Who Do Patients Turn to for Palliative Care? The Answer Might Surprise You
By Melanie Marshall
Many people diagnosed with serious illness depend on their family physician, rather than highly trained specialists, for the comfort and care that will carry them through the end of life, recent research shows.
Several studies out of University of Michigan (U-M) underscore how big a role primary care physicians have in delivering palliative care, a patient-centered approach to managing suffering and improving quality of life for people with serious or life-limiting disease. The studies also reveal a critical need among family doctors for more palliative training.
The research was led by Claire Ankuda, MD, MPH, who from 2015-17 served as a Robert Wood Johnson Clinical Scholar at the university’s Institute for Healthcare Policy and Innovation. Ankuda’s research is important because the need for palliative care is set to mushroom in the next few decades as a “silver tsunami” of baby boomers experience serious illness.
Many Generalists Say They Provide Palliative Care
In one study – published in March 2017 in the Journal of the American Board of Family Medicine – Ankuda’s team found that 1 in 3 primary care physicians reported providing palliative care to patients who were seriously ill or nearing the end of life. That affirms the deep and long-lasting connection family physicians have with their patients, said Ankuda, who trained in family medicine at the University of Washington and is now a palliative fellow at Icahn School of Medicine at Mount Sinai in New York.
“Primary care physicians really take pride in caring for the person over their whole lifespan,” Ankuda said. “And often patients with serious illness want to be cared for by the doctor who has known them for years, decades, or even their whole lives.”
The family practice clinicians delivering palliative care, however, were more likely to be older, white, male, and rural, according to the study, which analyzed data from nearly 11,000 doctors who were renewing their certification with the American Board of Family Medicine in 2013. The age of those providers is a concern because it may limit access to primary palliative care in the future, even as the number of patients needing such care skyrockets, the authors found. Recent research shows there’s just one palliative specialist for every 1,200 patients with serious illness – a patient pool of roughly 90 million that is set to double in the next 25 years (CAPC, 2014).
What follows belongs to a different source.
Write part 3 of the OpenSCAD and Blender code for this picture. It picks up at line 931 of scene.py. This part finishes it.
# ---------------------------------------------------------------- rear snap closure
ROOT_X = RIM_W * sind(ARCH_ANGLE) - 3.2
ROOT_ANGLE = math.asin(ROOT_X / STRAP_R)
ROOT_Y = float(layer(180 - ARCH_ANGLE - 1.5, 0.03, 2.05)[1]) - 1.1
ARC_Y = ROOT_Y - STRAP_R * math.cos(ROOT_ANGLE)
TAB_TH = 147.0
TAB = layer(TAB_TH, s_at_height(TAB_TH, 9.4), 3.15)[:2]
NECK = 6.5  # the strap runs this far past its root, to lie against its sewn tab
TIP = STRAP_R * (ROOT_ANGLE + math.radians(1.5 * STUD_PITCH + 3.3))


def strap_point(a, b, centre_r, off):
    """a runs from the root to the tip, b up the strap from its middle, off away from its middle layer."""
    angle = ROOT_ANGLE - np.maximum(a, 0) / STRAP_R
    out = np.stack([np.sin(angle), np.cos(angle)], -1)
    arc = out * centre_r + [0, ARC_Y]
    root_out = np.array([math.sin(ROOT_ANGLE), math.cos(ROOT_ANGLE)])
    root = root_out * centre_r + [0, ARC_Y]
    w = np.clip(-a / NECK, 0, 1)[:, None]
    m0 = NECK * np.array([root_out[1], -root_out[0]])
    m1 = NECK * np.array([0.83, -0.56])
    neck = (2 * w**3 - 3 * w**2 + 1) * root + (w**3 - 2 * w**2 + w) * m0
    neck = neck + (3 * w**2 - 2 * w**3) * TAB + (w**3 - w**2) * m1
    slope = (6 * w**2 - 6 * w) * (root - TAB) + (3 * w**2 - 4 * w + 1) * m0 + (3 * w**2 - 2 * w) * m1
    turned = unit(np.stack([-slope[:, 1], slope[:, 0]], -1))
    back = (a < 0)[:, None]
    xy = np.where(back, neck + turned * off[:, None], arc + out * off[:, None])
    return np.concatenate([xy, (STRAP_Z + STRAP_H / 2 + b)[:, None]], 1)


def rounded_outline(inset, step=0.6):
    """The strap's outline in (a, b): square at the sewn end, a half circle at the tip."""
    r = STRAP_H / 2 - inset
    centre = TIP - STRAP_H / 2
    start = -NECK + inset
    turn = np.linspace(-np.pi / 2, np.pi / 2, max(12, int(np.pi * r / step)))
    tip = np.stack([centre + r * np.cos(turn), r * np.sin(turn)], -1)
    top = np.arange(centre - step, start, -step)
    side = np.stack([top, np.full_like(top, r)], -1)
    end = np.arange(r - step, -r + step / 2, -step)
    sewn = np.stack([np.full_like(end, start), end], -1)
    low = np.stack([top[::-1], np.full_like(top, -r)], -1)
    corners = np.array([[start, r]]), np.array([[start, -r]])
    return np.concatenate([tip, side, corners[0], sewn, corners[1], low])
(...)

Shortfalls in Delivery Persist
Many experts believe family physicians are ideally positioned to fill that gap. “There will never be enough specialists to treat everyone who needs palliative care, but I would argue, nor should there be,” Ankuda said. “In terms of primary care, this really should be our bread and butter.”
Still, some hurdles remain. Further research by Ankuda and her colleagues – published in the Annals of Family Medicine and the Journal of the American Geriatrics Society – suggest family physicians need more training in palliative principles to better support seriously ill patients. The studies found that primary care physicians were less likely to refer dying patients to hospice than physicians who saw patients in the hospital, even in cases of advanced dementia in which patients had serious functional limitations.
Ankuda said there are several possible reasons for that. The close relationship between family physicians and patients might make accurate prognostication about end of life more difficult, or “primary care physicians may also see entering into hospice as a break in the clinician-patient relationship, and the patient might not want that either.”
She said the need for training is crucial, not just because it means better support for patients but because it aids family physicians in work that is often integral to their own well-being and sense of self. “I think one thing that has struck me so much in this research is that it’s an incredibly meaningful and important part of practice to take care of patients with serious illness,” Ankuda said. “This is why a lot of us went into medicine… and being able to do it well requires education and training.”
Palliative Training Crucial for Family Physicians
Programs targeting that need include Primary Palliative Care Skills, an online curriculum recently launched by the California State University Shiley Institute for Palliative Care. The series of nine self-paced courses includes detailed instruction on concepts like communication, prognostication, and pain and symptom management, including a module on safely prescribing opioids – a topic Ankuda said is particularly important.
“There are many situations where opioids can be helpful and are really necessary to alleviate suffering,” she said. “Being able to do that safely takes skill. One thing I worry about (amid the opioid epidemic) is that it just becomes ‘never use them’ when we actually need physicians to just be able to use them better. That takes education.”
The Primary Palliative Care Skills courses were shaped by national leaders in primary and palliative medicine, including Michael Rabow, MD, FAAHPM, Professor of Clinical Medicine in the Division of General Internal Medicine at UC San Francisco, and Associate Director of the UCSF Palliative Care Leadership Center. The Primary Palliative Care Skills courses can be purchased as an entire series, or in thematic bundles.
“This curriculum allows all physicians caring for patients with serious illness to expand their level of comfort and efficiency with some of the most important parts of care—symptom management and communication around difficult topics,” said Rabow, a member of the Institute’s Curricular Task Force. “All of us need to be able to do the basics and without wasting any time or effort.”